The task: Please set down exactly the lines of the listing below from the line containing "doc.recompute()" through the line containing "obj.parent = empty", both lines included, leaving out all other lines.

▬▬▬

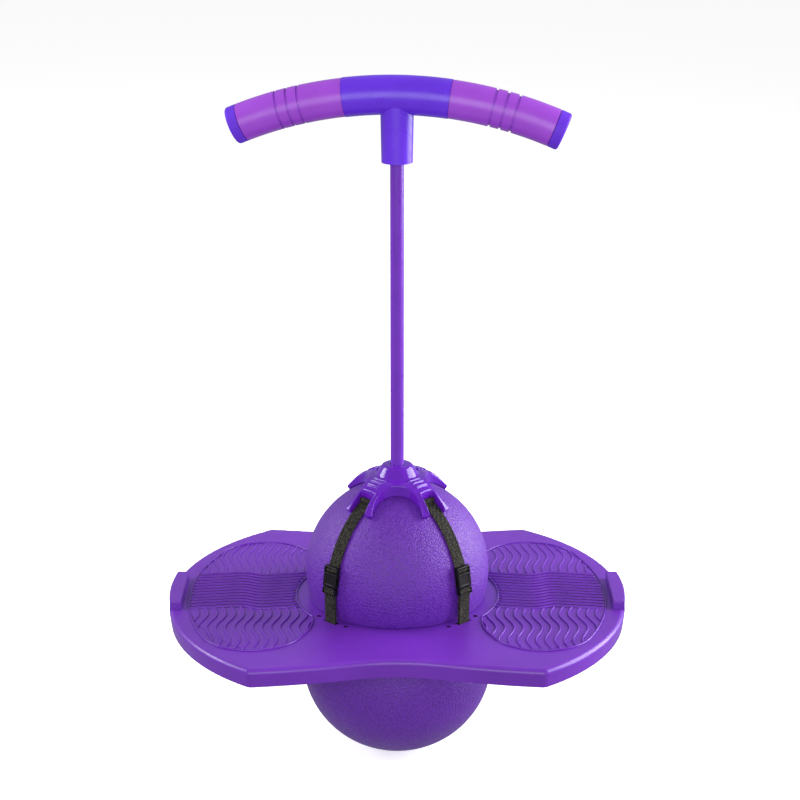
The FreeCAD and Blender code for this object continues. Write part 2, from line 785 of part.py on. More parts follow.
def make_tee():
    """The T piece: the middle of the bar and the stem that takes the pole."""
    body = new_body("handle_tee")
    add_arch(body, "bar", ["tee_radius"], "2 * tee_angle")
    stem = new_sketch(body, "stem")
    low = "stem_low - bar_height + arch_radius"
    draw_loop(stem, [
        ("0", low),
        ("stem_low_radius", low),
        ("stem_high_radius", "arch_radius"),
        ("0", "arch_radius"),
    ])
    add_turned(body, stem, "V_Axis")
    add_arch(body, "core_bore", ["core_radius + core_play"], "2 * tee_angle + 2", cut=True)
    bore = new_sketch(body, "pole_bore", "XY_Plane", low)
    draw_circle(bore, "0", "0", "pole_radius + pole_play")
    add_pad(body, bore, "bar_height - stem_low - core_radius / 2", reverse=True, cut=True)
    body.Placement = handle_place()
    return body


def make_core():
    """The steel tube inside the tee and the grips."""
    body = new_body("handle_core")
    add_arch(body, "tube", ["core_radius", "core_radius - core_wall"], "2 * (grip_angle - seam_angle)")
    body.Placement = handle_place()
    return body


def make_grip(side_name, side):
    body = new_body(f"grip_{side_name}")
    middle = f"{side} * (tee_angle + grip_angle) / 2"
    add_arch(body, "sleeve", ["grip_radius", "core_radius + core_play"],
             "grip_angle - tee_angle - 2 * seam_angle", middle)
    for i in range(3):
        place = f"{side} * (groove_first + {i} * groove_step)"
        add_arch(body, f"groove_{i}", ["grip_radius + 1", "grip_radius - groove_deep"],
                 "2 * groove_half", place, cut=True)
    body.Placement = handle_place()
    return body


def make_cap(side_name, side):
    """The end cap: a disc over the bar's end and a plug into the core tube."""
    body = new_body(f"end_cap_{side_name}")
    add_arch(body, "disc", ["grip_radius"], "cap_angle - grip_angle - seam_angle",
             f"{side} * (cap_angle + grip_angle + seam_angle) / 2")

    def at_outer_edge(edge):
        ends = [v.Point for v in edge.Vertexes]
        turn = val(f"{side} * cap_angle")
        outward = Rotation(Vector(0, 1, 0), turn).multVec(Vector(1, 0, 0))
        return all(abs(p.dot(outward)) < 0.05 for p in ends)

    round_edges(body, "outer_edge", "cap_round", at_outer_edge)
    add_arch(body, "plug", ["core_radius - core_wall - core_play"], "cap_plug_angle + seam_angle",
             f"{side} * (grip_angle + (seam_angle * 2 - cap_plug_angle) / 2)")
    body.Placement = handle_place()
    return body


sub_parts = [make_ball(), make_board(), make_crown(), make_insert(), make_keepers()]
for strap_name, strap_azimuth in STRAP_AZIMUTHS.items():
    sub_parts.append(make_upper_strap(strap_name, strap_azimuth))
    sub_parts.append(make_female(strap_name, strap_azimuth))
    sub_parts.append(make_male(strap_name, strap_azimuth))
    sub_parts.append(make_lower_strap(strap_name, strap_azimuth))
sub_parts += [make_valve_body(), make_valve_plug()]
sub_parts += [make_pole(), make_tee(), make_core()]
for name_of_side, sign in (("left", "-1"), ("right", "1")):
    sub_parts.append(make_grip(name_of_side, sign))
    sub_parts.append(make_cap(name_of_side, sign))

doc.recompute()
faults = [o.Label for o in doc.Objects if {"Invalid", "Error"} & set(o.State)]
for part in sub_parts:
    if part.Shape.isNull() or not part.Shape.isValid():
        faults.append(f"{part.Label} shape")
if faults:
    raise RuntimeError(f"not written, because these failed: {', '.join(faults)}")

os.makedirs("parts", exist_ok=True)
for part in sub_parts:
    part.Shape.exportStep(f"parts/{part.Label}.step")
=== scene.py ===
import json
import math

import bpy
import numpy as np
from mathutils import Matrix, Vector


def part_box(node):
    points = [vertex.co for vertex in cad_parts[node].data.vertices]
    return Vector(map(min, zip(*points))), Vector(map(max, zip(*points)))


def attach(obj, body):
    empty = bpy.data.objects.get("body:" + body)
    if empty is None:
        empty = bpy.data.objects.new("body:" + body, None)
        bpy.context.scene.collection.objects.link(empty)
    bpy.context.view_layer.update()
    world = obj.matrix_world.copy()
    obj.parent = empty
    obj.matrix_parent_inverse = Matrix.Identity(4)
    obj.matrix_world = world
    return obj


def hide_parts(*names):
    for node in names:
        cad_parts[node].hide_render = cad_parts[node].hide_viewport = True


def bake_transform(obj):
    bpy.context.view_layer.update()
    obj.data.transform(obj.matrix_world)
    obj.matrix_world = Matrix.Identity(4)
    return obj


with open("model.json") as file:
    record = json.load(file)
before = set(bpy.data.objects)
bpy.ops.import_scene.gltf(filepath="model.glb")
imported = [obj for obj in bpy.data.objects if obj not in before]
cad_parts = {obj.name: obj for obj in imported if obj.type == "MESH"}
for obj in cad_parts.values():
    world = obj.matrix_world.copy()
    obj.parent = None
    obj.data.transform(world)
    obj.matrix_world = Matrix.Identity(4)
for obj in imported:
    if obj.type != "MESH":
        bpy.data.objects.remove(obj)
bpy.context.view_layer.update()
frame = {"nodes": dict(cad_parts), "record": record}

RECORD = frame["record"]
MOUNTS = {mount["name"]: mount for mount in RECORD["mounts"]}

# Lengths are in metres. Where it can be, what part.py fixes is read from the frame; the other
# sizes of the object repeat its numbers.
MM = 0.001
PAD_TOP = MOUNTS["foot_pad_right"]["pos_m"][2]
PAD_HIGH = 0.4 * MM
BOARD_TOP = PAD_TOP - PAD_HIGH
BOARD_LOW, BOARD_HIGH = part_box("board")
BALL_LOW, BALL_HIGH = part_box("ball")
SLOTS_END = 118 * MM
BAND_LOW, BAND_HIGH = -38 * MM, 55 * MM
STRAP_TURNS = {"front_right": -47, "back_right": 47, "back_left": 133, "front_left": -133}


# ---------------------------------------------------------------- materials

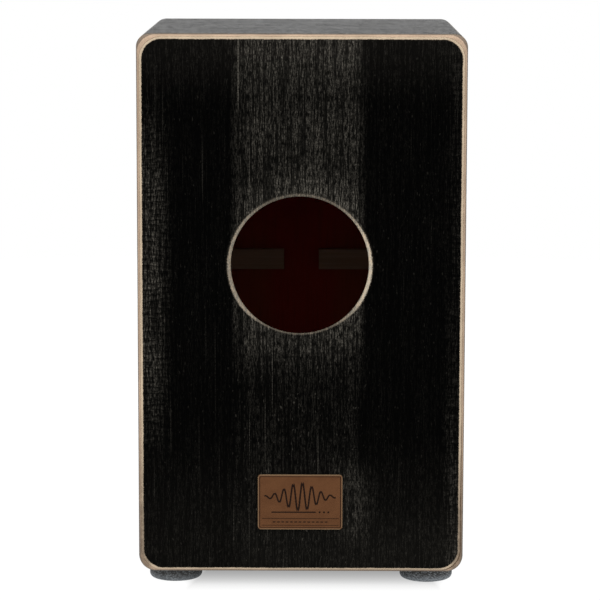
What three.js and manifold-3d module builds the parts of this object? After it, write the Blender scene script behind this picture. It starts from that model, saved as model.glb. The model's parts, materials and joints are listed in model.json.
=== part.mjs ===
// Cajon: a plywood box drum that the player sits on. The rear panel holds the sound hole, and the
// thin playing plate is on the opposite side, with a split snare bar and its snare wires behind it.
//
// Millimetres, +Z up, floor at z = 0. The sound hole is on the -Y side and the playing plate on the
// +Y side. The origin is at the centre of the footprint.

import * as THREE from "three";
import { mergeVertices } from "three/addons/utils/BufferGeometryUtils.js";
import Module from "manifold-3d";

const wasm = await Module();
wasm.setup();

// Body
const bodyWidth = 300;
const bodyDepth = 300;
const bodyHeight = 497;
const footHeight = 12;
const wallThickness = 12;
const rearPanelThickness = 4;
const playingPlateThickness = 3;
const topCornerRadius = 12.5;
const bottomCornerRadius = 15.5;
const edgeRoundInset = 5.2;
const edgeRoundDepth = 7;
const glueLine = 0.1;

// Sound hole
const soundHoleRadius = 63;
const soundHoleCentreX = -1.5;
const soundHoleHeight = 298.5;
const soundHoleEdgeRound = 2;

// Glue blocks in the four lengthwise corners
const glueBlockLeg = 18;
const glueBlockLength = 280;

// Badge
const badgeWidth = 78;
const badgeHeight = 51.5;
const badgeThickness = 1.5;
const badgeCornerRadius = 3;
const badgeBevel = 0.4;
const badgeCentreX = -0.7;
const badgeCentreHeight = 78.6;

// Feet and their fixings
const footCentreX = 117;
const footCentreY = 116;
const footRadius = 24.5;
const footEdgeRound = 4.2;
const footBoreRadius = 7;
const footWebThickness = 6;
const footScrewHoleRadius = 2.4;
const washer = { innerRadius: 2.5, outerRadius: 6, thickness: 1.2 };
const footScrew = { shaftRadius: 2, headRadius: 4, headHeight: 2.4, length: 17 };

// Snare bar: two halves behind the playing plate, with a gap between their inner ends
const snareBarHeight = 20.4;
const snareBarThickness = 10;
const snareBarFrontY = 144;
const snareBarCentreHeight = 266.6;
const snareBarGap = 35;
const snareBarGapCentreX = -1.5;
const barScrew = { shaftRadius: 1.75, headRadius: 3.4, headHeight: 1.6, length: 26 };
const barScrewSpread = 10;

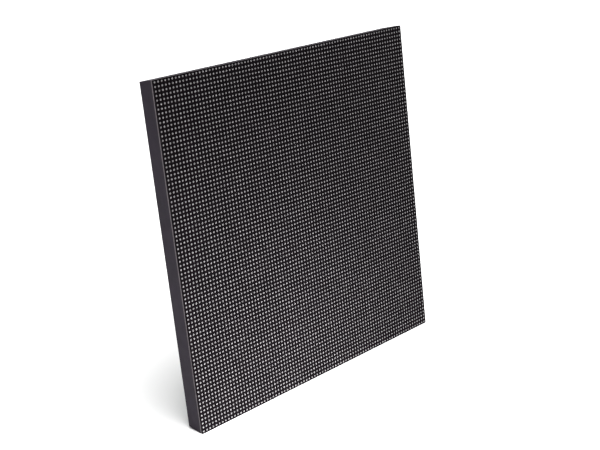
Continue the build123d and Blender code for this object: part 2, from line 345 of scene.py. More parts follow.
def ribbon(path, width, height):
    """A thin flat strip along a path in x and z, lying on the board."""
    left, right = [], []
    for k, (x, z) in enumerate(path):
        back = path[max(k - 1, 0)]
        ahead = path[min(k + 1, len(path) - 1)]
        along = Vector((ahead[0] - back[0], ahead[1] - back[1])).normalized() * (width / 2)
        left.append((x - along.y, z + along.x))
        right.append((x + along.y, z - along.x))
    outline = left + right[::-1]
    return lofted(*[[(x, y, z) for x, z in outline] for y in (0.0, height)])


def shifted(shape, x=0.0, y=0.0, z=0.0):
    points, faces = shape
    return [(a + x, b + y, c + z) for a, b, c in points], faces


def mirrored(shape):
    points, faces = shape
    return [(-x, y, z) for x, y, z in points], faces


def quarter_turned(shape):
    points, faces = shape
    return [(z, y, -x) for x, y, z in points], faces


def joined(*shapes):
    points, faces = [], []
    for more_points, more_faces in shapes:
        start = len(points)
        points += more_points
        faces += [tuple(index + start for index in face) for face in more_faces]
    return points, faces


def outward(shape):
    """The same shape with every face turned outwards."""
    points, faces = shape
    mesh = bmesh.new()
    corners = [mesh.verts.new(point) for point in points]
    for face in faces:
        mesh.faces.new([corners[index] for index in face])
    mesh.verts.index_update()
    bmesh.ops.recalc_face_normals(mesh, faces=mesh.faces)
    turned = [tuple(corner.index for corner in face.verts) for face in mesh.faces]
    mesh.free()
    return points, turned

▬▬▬

Complete answer:
doc.recompute()
faults = [o.Label for o in doc.Objects if {"Invalid", "Error"} & set(o.State)]
for part in sub_parts:
    if part.Shape.isNull() or not part.Shape.isValid():
        faults.append(f"{part.Label} shape")
if faults:
    raise RuntimeError(f"not written, because these failed: {', '.join(faults)}")

os.makedirs("parts", exist_ok=True)
for part in sub_parts:
    part.Shape.exportStep(f"parts/{part.Label}.step")
=== scene.py ===
import json
import math

import bpy
import numpy as np
from mathutils import Matrix, Vector


def part_box(node):
    points = [vertex.co for vertex in cad_parts[node].data.vertices]
    return Vector(map(min, zip(*points))), Vector(map(max, zip(*points)))


def attach(obj, body):
    empty = bpy.data.objects.get("body:" + body)
    if empty is None:
        empty = bpy.data.objects.new("body:" + body, None)
        bpy.context.scene.collection.objects.link(empty)
    bpy.context.view_layer.update()
    world = obj.matrix_world.copy()
    obj.parent = empty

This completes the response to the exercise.